◆ **GIVEN PROBLEM**: Identify every line in the records below that contains the word "this", and reproduce each one.

◆ **Rows from a 3D modeling dataset**:
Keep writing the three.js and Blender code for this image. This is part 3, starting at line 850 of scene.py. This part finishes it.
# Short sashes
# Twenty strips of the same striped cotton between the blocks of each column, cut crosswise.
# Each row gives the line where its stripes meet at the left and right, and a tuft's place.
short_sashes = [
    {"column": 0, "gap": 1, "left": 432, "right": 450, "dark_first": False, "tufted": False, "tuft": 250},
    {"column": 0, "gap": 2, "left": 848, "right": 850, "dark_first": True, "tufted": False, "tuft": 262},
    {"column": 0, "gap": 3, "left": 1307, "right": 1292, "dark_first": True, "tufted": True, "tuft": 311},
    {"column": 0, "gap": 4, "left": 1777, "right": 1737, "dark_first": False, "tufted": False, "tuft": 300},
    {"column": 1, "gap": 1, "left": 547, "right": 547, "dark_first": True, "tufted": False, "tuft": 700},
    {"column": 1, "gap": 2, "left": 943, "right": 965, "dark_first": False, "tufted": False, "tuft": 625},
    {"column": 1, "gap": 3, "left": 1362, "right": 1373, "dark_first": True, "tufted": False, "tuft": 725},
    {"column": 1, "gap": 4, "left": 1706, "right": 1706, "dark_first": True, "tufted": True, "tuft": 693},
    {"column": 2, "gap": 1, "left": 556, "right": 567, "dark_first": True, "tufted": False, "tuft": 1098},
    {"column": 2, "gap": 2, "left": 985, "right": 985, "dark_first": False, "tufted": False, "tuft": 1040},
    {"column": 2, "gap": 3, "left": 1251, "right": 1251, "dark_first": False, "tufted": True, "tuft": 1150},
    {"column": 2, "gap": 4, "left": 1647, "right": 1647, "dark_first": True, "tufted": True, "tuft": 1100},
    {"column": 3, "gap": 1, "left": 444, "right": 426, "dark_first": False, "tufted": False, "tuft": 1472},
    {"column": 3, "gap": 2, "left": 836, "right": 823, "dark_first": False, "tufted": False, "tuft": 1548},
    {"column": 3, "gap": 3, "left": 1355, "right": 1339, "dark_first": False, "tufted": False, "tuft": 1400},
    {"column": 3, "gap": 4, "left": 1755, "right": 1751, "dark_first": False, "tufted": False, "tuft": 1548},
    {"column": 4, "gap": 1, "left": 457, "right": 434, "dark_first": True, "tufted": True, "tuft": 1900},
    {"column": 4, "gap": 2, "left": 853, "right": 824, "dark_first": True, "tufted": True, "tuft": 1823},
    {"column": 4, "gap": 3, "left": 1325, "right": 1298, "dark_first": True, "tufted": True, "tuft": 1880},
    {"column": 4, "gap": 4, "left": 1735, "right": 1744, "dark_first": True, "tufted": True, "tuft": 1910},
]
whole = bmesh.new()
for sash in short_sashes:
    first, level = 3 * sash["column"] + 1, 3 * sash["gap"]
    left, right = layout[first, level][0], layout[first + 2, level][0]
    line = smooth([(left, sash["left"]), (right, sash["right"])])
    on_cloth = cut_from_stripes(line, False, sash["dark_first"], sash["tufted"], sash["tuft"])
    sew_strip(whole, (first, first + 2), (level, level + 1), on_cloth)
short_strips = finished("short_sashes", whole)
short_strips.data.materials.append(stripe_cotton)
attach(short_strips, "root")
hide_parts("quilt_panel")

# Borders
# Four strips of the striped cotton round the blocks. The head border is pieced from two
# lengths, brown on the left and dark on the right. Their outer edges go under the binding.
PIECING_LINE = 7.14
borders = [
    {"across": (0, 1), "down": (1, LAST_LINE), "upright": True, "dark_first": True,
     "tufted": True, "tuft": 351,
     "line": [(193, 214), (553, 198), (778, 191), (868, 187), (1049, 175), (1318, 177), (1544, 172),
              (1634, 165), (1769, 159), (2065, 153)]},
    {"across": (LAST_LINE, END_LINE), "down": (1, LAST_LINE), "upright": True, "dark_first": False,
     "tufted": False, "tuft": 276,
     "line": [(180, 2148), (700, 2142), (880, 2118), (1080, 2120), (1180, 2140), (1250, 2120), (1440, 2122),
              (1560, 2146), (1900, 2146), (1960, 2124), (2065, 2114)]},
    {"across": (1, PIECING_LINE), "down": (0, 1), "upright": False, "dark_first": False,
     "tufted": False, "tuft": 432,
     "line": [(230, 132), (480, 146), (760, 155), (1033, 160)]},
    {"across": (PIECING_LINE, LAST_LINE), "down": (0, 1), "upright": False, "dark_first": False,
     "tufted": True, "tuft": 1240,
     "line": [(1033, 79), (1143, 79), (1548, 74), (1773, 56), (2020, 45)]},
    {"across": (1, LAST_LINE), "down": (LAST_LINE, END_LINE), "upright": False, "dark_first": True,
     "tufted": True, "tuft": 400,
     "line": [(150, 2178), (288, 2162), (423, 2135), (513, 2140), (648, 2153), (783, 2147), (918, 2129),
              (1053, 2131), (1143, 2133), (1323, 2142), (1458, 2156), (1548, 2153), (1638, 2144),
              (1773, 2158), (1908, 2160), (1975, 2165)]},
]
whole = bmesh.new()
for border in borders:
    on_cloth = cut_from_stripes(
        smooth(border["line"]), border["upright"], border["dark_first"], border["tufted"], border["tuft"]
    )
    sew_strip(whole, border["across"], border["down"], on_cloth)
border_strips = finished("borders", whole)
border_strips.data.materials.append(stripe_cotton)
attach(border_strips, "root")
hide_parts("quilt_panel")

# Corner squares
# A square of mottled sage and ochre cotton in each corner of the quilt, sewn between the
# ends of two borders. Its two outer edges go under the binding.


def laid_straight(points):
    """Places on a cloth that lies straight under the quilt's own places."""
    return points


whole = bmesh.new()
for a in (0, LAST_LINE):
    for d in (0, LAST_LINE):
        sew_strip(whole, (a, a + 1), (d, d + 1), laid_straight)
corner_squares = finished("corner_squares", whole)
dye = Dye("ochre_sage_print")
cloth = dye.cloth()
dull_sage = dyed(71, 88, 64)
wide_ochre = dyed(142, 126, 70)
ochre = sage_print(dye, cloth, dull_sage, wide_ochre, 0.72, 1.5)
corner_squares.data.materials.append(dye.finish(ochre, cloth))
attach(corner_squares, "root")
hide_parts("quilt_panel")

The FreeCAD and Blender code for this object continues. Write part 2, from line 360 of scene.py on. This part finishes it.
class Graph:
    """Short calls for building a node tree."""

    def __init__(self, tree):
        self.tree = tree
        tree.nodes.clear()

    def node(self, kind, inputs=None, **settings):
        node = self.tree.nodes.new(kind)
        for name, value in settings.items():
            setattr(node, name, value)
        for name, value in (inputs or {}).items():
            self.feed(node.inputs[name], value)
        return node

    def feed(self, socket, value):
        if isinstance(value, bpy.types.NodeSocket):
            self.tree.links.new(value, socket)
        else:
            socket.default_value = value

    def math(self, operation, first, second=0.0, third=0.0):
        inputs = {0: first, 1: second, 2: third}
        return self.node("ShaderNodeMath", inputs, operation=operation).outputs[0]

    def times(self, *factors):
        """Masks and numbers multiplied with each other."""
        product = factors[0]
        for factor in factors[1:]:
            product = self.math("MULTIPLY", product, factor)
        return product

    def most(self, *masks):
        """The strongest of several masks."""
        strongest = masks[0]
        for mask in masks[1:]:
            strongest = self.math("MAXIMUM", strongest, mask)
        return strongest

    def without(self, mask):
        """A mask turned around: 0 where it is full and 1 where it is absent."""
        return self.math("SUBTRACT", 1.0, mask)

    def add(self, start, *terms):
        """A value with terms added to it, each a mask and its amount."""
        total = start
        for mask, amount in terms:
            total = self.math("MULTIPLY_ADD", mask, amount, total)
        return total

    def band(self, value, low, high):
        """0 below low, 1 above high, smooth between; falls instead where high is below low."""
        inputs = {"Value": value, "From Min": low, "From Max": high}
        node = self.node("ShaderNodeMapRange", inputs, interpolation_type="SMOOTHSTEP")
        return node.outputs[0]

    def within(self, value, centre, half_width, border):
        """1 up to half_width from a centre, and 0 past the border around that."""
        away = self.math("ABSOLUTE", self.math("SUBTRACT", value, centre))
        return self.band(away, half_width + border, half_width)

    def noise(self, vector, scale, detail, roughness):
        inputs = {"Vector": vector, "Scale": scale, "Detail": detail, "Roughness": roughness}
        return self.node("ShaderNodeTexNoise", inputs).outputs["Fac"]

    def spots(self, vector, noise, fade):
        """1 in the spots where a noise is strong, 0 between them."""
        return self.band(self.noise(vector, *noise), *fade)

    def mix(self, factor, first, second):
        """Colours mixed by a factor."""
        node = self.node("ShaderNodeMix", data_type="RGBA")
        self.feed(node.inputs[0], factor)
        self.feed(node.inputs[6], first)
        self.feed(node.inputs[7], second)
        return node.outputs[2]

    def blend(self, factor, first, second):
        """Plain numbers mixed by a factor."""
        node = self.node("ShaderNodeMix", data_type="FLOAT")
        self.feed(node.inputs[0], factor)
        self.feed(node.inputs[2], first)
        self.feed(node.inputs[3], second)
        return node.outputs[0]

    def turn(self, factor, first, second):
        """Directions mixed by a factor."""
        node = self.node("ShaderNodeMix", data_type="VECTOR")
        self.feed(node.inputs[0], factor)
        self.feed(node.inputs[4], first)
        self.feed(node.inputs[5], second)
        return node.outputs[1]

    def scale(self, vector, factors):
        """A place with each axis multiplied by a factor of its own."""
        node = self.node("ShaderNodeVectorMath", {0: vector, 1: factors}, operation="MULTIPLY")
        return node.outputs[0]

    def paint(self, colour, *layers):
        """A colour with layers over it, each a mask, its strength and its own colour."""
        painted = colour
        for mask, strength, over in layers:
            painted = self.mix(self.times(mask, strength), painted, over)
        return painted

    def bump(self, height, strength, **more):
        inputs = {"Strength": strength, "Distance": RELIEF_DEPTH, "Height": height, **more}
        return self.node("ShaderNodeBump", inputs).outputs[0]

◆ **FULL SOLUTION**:
Keep writing the three.js and Blender code for this image. This is part 3, starting at line 850 of scene.py. This part finishes it.
The FreeCAD and Blender code for this object continues. Write part 2, from line 360 of scene.py on. This part finishes it.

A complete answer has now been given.